Exercise goal: All of the data below should be written out exactly.
-- Start Recorded information --
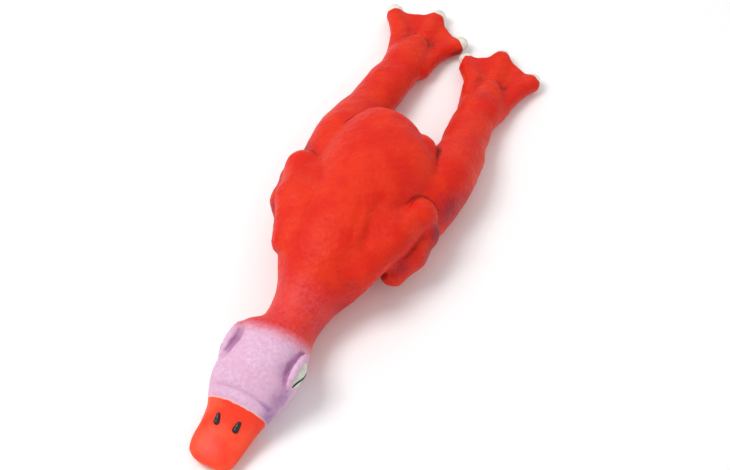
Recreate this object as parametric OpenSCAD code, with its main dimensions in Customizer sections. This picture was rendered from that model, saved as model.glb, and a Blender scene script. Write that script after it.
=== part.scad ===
// Squeaky rubber toy: a plucked bird lying on its belly, moulded hollow in latex rubber,
// with a push-in squeaker under the belly. Bill towards -Y, feet towards +Y, resting on Z = 0.

/* [Trunk] */
// Width of the trunk at its widest, without the wings
body_w = 65; // [50:1:80]
// Height of the trunk at its highest
body_h = 49; // [40:1:60]
// Width of the neck at its thinnest
neck_w = 29; // [22:1:36]
// Width of the head across the cheeks
head_w = 39; // [32:1:50]
// Width of the bill where it meets the face
bill_w = 29; // [22:1:36]
// Thickness of the moulded rubber wall
wall = 2; // [1.4:0.1:3]

/* [Legs] */
// Distance of each leg's axis from the middle
leg_x = 29; // [26:0.5:34]
// Thickness of the leg at the hip
hip_w = 30; // [24:1:34]
// Thickness of the leg at the ankle
ankle_w = 19; // [12:1:22]
// How much longer the right leg was moulded than the left
right_extra = 11; // [0:1:14]
// Length of a foot from the ankle to the middle claw
foot_l = 46; // [36:1:54]
// Width of a foot across its outer toes
foot_w = 46; // [30:1:50]
// Turn of the left foot towards the middle, in degrees
left_toe_in = 6; // [0:1:12]
// Turn of the right foot towards the middle, in degrees
right_toe_in = 1; // [0:1:12]

/* [Wings] */
// Radius of the upper arm
arm_r = 9; // [6:0.5:12]
// Radius of the folded forearm
forearm_r = 6.4; // [5:0.2:9]
// Gap between a wing and the trunk behind it
wing_gap = 0.8; // [0.4:0.1:1.5]

/* [Squeaker] */
// Outer radius of the rubber collar that grips the squeaker
collar_r = 14; // [12:0.5:16]
// Radius of the squeaker's body, and of the collar's hole
cup_r = 10.5; // [8:0.5:12]
// Height of the rubber collar
collar_h = 8; // [6:0.5:10]
// Thickness of the reed strip
reed_t = 0.25; // [0.1:0.05:0.4]

/* [Output] */
// The sub-part to draw

/* [Hidden] */

red = [0.91, 0.20, 0.13];
lilac = [0.87, 0.72, 0.86];
bill_red = [0.97, 0.25, 0.13];
horn = [0.93, 0.91, 0.86];
white_plastic = [0.93, 0.93, 0.91];

// Planes where one zone of the moulding ends and the next begins
bill_y = -120;
neck_top_y = [-80, -70];
neck_base_y = [-60, -50];
hip_y = [48, 60.5];
knee_y = [70, 79];
ankle_y = [91, 100];

bw = body_w / 2;
bh = body_h / 2;
hw = head_w / 2;
nw = neck_w / 2;
iw = bill_w / 2;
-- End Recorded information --
Reply:
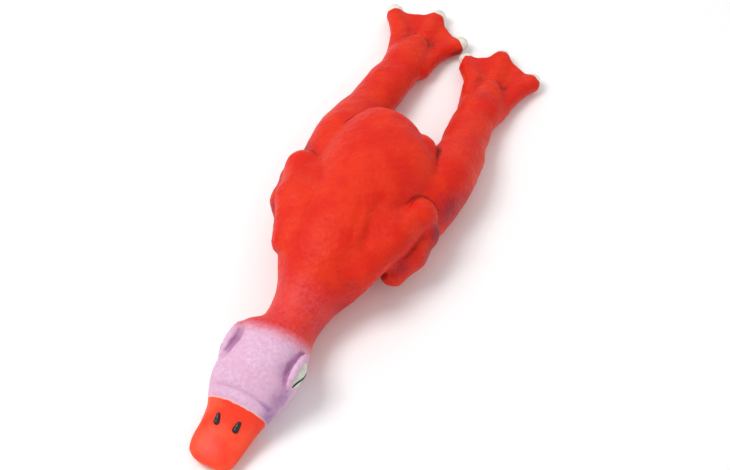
Recreate this object as parametric OpenSCAD code, with its main dimensions in Customizer sections. This picture was rendered from that model, saved as model.glb, and a Blender scene script. Write that script after it.
=== part.scad ===
// Squeaky rubber toy: a plucked bird lying on its belly, moulded hollow in latex rubber,
// with a push-in squeaker under the belly. Bill towards -Y, feet towards +Y, resting on Z = 0.

/* [Trunk] */
// Width of the trunk at its widest, without the wings
body_w = 65; // [50:1:80]
// Height of the trunk at its highest
body_h = 49; // [40:1:60]
// Width of the neck at its thinnest
neck_w = 29; // [22:1:36]
// Width of the head across the cheeks
head_w = 39; // [32:1:50]
// Width of the bill where it meets the face
bill_w = 29; // [22:1:36]
// Thickness of the moulded rubber wall
wall = 2; // [1.4:0.1:3]

/* [Legs] */
// Distance of each leg's axis from the middle
leg_x = 29; // [26:0.5:34]
// Thickness of the leg at the hip
hip_w = 30; // [24:1:34]
// Thickness of the leg at the ankle
ankle_w = 19; // [12:1:22]
// How much longer the right leg was moulded than the left
right_extra = 11; // [0:1:14]
// Length of a foot from the ankle to the middle claw
foot_l = 46; // [36:1:54]
// Width of a foot across its outer toes
foot_w = 46; // [30:1:50]
// Turn of the left foot towards the middle, in degrees
left_toe_in = 6; // [0:1:12]
// Turn of the right foot towards the middle, in degrees
right_toe_in = 1; // [0:1:12]

/* [Wings] */
// Radius of the upper arm
arm_r = 9; // [6:0.5:12]
// Radius of the folded forearm
forearm_r = 6.4; // [5:0.2:9]
// Gap between a wing and the trunk behind it
wing_gap = 0.8; // [0.4:0.1:1.5]

/* [Squeaker] */
// Outer radius of the rubber collar that grips the squeaker
collar_r = 14; // [12:0.5:16]
// Radius of the squeaker's body, and of the collar's hole
cup_r = 10.5; // [8:0.5:12]
// Height of the rubber collar
collar_h = 8; // [6:0.5:10]
// Thickness of the reed strip
reed_t = 0.25; // [0.1:0.05:0.4]

/* [Output] */
// The sub-part to draw

/* [Hidden] */

red = [0.91, 0.20, 0.13];
lilac = [0.87, 0.72, 0.86];
bill_red = [0.97, 0.25, 0.13];
horn = [0.93, 0.91, 0.86];
white_plastic = [0.93, 0.93, 0.91];

// Planes where one zone of the moulding ends and the next begins
bill_y = -120;
neck_top_y = [-80, -70];
neck_base_y = [-60, -50];
hip_y = [48, 60.5];
knee_y = [70, 79];
ankle_y = [91, 100];

bw = body_w / 2;
bh = body_h / 2;
hw = head_w / 2;
nw = neck_w / 2;
iw = bill_w / 2;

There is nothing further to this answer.